Wie sehr ich das vermisst hab: ein richtig gut erzählter Kriminalroman aus Skandinavien, der nicht übertrieben laut sein muss, um spannend zu sein. Keine Schockmomente, keine Effekthascherei und keine billigen Twists. Stattdessen: Atmosphäre und ein Plot, der mich still, aber bestimmt in seinen Bann gezogen hat.
“Im Finsterwald” spielt in Göteborg, 1926. Ja, das fühlt sich genau so an wie es klingt: kalt und leicht düster. Der Fall ist auf den ersten Blick unspektakulär. Ein Museumsbesuch, danach fehlt jemand. Keine Leiche, kein Skandal, aber ein Verdacht, der sich langsam in die Geschichte schleicht.
Der Kriminalfall entwickelt sich fast beiläufig. Ein Ermittler und eine Journalistin tasten sich durch die Geschichte, Stück für Stück, und du liest mit angehaltenem Atem, obwohl objektiv gar nichts Spektakuläres passiert. Aber innerlich? Yes - da brennt alles. Weil man nämlich denkt und auch spürt, dass hinter allem mehr steckt als die Figuren preisgeben.
Ich liebe diese Art Krimi, man konsumiert nicht bloß, sondern man wird Teil des Ganzen. Es ist wie ein Rätsel. Kein passives Gucken, sondern aktives Lesen. Ein bisschen wie ein Gesellschaftsporträt, ein bisschen wie ein Kammerstück, und extrem atmosphärisch aufgeladen.
Die Sprache ist auch ganz nach meinem Geschmack. Zurückhaltend, klar, elegant. Kein übertriebener Ton, keine krampfhaft originellen Formulierungen, sondern eine fast altmodische Ruhe, die aber nie langweilig wird. Die Übersetzung von Regine Elsässer macht das richtig gut, nie gestelzt, einfach stimmig.
Auch visuell hat das Buch Stil. Das Cover ist für mich fast schon Statement: schlicht, ein bisschen geheimnisvoll, sehr 1920er.

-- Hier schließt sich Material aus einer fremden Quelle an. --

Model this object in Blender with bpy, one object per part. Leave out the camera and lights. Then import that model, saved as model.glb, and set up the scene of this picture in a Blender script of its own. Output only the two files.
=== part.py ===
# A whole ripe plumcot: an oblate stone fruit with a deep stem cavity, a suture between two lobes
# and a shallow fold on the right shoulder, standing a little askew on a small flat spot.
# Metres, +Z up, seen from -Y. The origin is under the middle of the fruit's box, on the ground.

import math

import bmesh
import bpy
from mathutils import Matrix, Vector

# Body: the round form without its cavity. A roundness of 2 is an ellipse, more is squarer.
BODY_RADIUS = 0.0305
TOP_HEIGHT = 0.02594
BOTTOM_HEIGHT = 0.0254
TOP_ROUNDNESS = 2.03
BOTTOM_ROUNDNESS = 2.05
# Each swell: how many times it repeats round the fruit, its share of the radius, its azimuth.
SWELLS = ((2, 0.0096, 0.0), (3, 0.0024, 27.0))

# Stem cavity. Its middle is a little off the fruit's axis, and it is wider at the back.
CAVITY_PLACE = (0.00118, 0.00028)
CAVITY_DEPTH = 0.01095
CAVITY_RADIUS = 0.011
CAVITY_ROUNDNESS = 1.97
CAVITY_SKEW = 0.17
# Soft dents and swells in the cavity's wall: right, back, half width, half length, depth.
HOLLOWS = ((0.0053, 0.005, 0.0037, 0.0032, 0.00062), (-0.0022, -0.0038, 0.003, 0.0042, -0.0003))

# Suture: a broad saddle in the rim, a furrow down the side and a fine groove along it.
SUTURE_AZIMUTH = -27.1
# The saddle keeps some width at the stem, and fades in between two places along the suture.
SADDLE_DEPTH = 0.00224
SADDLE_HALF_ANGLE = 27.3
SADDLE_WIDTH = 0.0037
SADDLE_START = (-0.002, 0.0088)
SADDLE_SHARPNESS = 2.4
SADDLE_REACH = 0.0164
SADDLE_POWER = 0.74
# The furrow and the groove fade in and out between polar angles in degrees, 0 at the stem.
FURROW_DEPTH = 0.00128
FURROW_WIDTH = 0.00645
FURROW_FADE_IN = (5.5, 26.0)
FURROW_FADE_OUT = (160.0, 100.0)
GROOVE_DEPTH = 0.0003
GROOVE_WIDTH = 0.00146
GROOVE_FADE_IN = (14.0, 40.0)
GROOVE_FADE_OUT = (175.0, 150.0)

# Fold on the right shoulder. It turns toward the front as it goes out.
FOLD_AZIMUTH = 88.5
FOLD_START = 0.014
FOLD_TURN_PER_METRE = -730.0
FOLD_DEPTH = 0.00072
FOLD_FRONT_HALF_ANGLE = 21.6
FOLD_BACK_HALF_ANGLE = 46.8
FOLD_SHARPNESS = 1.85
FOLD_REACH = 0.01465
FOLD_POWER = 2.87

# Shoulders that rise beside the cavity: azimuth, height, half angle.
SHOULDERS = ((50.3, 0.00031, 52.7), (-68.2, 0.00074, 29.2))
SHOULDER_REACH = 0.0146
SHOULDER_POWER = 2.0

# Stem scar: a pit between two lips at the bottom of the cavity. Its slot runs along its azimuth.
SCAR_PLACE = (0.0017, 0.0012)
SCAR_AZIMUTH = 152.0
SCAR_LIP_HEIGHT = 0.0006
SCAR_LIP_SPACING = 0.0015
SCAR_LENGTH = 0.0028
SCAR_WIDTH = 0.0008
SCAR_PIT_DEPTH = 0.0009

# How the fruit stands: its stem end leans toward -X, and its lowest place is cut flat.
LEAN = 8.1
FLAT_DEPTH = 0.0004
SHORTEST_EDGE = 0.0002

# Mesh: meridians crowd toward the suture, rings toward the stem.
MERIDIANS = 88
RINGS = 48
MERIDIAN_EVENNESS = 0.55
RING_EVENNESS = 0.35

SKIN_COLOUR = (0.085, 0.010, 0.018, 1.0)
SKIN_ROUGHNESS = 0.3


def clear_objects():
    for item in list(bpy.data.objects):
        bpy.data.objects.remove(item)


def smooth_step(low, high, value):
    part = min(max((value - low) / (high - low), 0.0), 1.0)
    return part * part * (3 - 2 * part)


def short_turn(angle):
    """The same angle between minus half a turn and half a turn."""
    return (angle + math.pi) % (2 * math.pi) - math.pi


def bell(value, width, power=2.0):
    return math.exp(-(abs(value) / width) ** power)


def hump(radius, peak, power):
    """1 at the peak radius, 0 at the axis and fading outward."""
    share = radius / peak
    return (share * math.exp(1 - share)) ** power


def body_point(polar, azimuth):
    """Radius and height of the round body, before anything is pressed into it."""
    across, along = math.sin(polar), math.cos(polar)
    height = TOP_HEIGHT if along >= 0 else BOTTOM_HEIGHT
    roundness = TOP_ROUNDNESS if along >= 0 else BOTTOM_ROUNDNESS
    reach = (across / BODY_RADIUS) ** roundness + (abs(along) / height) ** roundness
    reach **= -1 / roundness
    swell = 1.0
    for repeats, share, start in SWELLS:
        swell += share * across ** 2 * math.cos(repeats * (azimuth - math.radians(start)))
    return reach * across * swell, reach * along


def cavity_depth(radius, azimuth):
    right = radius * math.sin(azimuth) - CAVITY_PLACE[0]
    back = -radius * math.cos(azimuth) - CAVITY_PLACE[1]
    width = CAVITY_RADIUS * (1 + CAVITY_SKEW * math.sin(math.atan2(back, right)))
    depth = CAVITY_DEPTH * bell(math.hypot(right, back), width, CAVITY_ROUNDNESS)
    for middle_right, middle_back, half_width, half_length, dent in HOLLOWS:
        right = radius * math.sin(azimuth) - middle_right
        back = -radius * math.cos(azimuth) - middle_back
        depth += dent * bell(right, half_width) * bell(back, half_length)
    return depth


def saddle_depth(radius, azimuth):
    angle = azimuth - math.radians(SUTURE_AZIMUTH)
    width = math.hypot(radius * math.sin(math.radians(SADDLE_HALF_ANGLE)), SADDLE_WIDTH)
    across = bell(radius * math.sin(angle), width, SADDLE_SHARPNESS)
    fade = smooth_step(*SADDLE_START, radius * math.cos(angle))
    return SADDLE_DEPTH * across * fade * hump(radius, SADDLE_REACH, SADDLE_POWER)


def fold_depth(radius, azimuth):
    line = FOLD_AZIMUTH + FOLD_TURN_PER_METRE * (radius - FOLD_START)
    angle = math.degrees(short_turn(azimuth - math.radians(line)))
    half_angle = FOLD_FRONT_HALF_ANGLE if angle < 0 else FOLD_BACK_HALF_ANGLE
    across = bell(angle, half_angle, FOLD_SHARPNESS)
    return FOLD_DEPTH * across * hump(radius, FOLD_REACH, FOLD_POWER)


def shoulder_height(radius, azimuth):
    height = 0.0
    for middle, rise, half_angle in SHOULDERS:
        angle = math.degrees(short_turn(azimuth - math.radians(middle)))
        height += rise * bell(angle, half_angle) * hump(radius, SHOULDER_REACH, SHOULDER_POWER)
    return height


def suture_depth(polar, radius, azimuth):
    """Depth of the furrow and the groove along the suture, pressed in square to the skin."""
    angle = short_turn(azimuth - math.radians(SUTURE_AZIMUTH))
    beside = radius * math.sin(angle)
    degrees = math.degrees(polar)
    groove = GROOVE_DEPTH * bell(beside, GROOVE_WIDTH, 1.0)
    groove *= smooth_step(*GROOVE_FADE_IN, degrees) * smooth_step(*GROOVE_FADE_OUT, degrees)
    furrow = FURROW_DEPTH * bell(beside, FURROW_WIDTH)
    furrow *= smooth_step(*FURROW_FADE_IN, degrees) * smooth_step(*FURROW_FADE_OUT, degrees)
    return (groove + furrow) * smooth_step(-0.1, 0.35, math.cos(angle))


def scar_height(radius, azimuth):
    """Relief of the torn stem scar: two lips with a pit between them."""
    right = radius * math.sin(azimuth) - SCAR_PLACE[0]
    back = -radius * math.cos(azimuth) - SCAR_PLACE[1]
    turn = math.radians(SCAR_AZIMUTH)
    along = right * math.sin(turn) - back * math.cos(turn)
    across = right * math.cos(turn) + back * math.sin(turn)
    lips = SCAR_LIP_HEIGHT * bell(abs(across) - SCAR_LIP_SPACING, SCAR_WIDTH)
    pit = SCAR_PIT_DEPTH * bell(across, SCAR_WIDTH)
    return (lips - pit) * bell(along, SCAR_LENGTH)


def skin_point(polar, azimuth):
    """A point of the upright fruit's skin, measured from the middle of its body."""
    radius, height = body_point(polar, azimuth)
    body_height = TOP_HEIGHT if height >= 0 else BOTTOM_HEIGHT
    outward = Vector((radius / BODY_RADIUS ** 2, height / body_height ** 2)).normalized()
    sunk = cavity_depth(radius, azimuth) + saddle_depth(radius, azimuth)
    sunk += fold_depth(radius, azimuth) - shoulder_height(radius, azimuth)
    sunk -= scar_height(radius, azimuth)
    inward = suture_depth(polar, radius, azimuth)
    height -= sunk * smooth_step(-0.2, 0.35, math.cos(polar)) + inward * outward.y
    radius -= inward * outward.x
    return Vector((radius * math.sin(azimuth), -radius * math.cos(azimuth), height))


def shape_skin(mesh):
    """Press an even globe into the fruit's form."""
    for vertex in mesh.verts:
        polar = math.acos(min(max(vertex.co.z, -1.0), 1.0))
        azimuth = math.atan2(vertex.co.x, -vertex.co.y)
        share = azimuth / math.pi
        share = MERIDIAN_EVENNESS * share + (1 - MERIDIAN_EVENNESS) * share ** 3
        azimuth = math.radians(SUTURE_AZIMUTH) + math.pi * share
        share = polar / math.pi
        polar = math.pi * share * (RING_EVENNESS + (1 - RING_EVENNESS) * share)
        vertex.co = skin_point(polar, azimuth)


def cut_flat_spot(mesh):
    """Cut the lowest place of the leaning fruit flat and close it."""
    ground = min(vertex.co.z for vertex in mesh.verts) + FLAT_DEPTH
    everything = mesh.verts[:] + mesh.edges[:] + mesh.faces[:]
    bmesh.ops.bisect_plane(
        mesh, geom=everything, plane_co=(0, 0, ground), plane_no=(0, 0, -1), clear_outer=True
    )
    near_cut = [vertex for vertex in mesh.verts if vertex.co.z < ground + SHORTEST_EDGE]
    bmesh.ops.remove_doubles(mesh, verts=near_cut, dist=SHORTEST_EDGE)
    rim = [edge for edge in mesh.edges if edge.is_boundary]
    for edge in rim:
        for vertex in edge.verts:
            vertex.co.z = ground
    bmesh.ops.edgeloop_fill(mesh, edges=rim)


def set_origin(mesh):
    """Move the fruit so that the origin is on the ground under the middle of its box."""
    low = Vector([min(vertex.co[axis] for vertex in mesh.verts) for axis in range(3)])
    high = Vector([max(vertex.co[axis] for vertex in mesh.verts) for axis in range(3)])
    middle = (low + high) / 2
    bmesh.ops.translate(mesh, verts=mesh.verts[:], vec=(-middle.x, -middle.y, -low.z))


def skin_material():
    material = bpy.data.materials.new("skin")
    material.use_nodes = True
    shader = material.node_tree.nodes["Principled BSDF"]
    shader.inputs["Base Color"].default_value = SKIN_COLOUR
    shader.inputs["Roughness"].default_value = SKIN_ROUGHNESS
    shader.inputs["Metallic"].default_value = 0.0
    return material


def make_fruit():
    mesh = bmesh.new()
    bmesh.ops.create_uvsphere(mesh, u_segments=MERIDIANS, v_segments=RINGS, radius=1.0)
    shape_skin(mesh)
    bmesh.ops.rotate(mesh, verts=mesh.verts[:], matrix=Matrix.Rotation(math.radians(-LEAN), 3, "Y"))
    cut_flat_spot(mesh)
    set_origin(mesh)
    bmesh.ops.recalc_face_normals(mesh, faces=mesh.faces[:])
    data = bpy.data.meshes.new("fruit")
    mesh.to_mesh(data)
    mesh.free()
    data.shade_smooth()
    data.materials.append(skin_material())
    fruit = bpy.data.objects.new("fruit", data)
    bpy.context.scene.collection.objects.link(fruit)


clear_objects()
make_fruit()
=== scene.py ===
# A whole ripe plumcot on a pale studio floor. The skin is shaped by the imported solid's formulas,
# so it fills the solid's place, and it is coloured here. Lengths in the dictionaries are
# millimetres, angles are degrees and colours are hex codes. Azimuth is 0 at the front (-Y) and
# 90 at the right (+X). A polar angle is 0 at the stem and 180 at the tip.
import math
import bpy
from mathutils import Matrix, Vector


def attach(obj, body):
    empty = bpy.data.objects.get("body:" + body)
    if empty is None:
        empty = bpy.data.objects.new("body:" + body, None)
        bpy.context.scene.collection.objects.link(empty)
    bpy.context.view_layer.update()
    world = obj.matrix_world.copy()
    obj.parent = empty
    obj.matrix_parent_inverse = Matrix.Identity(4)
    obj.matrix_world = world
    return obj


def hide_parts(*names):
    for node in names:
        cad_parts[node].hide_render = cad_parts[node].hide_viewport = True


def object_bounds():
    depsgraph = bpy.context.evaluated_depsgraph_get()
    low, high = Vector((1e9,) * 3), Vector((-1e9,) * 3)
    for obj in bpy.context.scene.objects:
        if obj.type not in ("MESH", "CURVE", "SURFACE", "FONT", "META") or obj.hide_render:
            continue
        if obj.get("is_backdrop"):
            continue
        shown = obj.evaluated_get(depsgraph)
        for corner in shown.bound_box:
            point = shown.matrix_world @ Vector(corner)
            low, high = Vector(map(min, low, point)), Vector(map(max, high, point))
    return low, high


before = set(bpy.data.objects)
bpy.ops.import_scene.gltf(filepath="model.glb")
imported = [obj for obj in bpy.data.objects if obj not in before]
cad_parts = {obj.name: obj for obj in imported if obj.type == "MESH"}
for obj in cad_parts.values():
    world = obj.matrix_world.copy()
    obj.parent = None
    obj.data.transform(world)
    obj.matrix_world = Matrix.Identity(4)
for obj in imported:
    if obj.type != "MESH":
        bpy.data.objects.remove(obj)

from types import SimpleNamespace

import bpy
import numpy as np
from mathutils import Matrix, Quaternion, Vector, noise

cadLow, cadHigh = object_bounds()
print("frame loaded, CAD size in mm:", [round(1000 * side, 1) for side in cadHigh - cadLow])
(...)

Kein überladenes Thriller-Design. Altmodisch auf die beste Weise, mit einem Hauch Fin-de-Siècle-Mystery. Ich würde es auch einrahmen.
Fazit
Das Buch hat mich daran erinnert, was Kriminalliteratur eigentlich kann, wenn sie nicht auf Masse, sondern auf Klasse geht. ”Im Finsterwald” ist kein seichter Crime-Pager für zwischendurch. Es ist ein durchdachtes, feinsinnig geschriebenes Stück Literatur, das Spannung auf eine ganz andere Ebene hebt. Das macht einfach glücklich, weil es zeigt, dass man sich Zeit nehmen darf. Für Sprache, für Atmosphäre, für echte Tiefe.
Ich werde definitiv mehr von Marie Hermanson lesen und wenn du auch das Gefühl hast, das Genre sei dir in den letzten Jahren ein bisschen zu trashy geworden: Das hier ist dein Reset-Knopf.
Hinweis: Dieses Buch wurde mir als Rezensionsexemplar zur Verfügung gestellt. Der Text spiegelt meine persönliche Leseerfahrung wider.